V for Vendetta was Alan Moore’s first complex work, and one of the earliest examples of anyone trying to do something challenging, mature and literate within the superhero genre. He would, of course, do much the same thing again with Watchmen. There are many themes and motifs running throughout the book, and though Moore raises lots of questions, he presents no easy answers, letting the reader decide for themselves whether V is a terrorist or freedom fighter.

This book contains supplementary material that has already appeared in the previous collected version, including introductions by Moore and artist David Lloyd, and some of Lloyd’s preliminary sketches. It also contains a couple of standalone filler stories (here moved into the body of the book and presented as an ‘interlude’).

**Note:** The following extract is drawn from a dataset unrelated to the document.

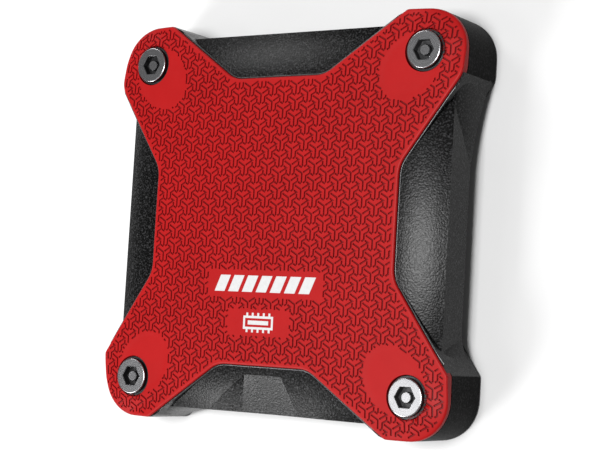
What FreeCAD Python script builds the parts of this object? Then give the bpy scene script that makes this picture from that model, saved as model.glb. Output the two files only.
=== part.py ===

In an attempt to justify the ‘Absolute’ label, and the hefty price, this handsome volume, which comes in a slipcase, also contains material that wasn’t included in the previous version, such as alternative sketches for covers. It also reinstates silent full-pages between chapters, the first time they’ve been seen since their original publication, and inserts the covers from the DC run between chapters.

It’s plain to see from the background material that this was a truly collaborative effort, and Moore says, in his Behind the Painted Smile essay, also contained in this book, that Lloyd’s idea of having their character dress as Guy Fawkes was “the best idea I’d ever heard in my entire life”. He may have been resorting to hyperbole, but there’s no denying that Moore’s never-more-energetic writing and Lloyd’s understated but accomplished artwork combine to create one of the most impressive works of the genre.

V’s mask has increasingly been worn by anti-government protestors throughout the world, and has become a defining image of the 21st century. It’s hard to think of any other comic that has had that kind of cultural impact. And deservedly so.